There's a disparity in law. When parents first go to court, the judge is highly unlikely to make an order as to contact unless the primary carer agrees or until oral evidence is heard at a later hearing (which may not happen for months... e.g. also following a CAFCASS Investigation and Report). This limitation wasn't introduced by statute but by precedent (Family Law Reports (1995) 1 FLR 495 heard by Wall LJ):

"The guiding principle remained the application of the welfare test to the practical facts of the case. The fact that the need to re-establish contact was in the interests of the child did not mean that the court would necessarily make an offer for interim contact. The elementary question had to be asked as to whether it was in the child's interests for there to be an interim order for contact pending a final determination of that question. The greatest care had to be taken in making an interim order and without hearing oral evidence, to ensure that it was in the interests of the child and that the order did not prejudice the issue. It was difficult to envisage circumstances in which an interim order for contact could properly be made where the principle of contact was genuinely in dispute and where there were substantial factual issues relating to a child which were unresolved without the court hearing oral evidence or having the advice of an expert such as a court welfare officer."

This delay is unacceptable, and there are often occasions when the judge hears the primary carer will only agree to any contact if it is in a contact centre (on occasions prompted to this course by their solicitor... and yes, I've heard a solicitor do this when there were no risks of harm being alleged, simply the mother was anxious at their child being away from them). It's hard to maintain a natural relationship with your child in a sterile environment where half the toys are broken and where strangers are viewing your every move. Such restrictions of family life are justified where there is a genuine risk of harm... but the restrictions are imposed on the grounds of an untested allegation, and remain in place for months due to the courts' and CAFCASS's inefficiency and poor case management. It's only a year since we've seen CAFCASS reports take 40 weeks. To add insult to injury for the falsely accused parent, they often have to pay to use the contact centre (and I've heard of costs of £140 per session).

Bear in mind the court assumes there is a primary carer, and the other parent must prove themselves. A child has two parents, and the days when one was a distant bread winner while the other was the live at home carer are gone, but not in the thought process of the judiciary.

Where there are allegations, the First Hearing and Dispute Resolution Appointment should have proper time allocated to it to give respondents the opportunity to answer allegations. These hearings may be limited to a matter of a few minutes where the respondent has no time to defend themselves before the restrictions are applied. The brevity of this first hearing does not serve child welfare, and only adds to the risk of delay and injustice.

On to the second point that Ken Clarke makes, of it being hard on a judge to allocate time between the parents. This is the judge's job in such cases where parents cannot agree, or where one parent is opposed to the concept of contact. Where judges fail to do their job, children lose contact with one parent. 3million children have lost contact with a parent following separation, which is why the Government is looking at reforming the law.
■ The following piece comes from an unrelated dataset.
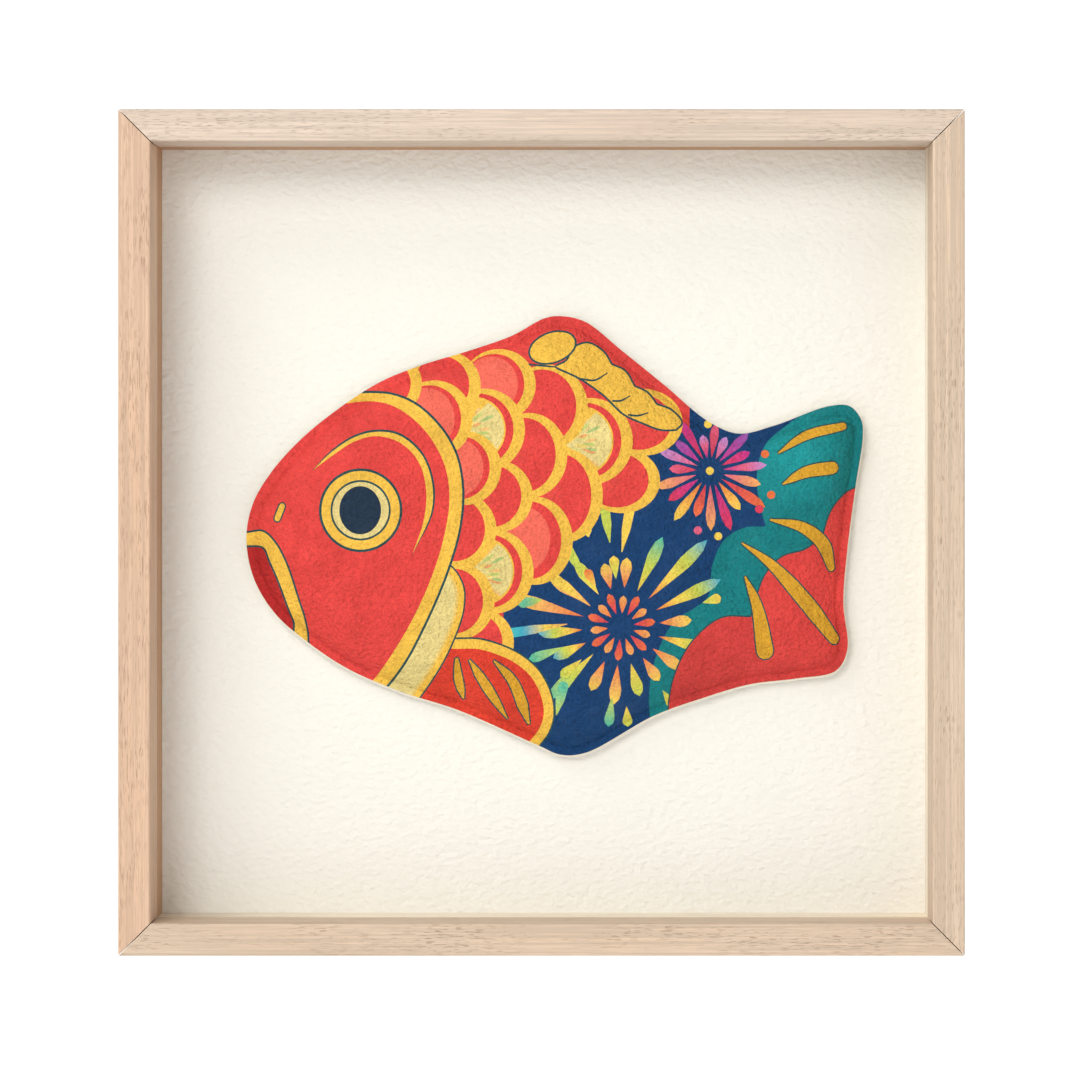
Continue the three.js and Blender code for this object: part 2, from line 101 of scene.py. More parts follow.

People assume that contact breaks down for serious reasons. In many cases, it doesn't.

I've seen one bizarre case where a child decided they didn't want to go to stay with their father. The reason was that the father took the child to see their grandparents, and the child found this boring, and wanted to play on their X-Box instead. The mother saw this as an opportunity to encourage the child not to attend contact. The CAFCASS Officer took the view 'what can we do if the child doesn't want to go?'. I was with the father when the officer said this, and asked what would happen if the child said school was boring? Would the Officer shrug their shoulders, or question whether the mother was exercising parental control in the child's best interests by allowing the child to do whatever they wanted. A child's wishes and feelings must be considered, but decisions about their lives sometimes need to be taken by adults, who are mindful of their needs. Sometimes, that includes explaining to a child the importance of other people's feelings. Where we don't do this, we end up with a fractured society where 'rights' have no connection with responsibilities.

Other cases where contact broke down often involve a 'contact' parent saying no. Whether it be to wearing inappropriate clothing, or staying up all night, or any number of normal disagreements which parents and children have.

A close friend of mine had a row with her daughter over what her daughter was wearing. She rang me, quite distressed, when she overheard her daughter's friend had run her toothbrush around the toilet bowl and her daughter laughing. Children and teens can do unpleasant things. At times they can be selfish, and at times, they will fall out with one or both parents. The sad thing is, when parents are separated, and when one parent remains hostile and judges sit on their hands, this can lead to a complete severing of the child's relationships.

Most people have a child who says 'I hate you' at some point in their life. For the non-resident parent, a natural part of the child's pushing against a boundary can see the cessation of all contact. The courts are there as a final line of defence to safeguard a child's relationships, and if the job is too hard for some judges, or Ken Clarke, they should do something else. It's a crying shame that Ken Clarke is still defending a legal system which has failed millions, and simply isn't fit for purpose.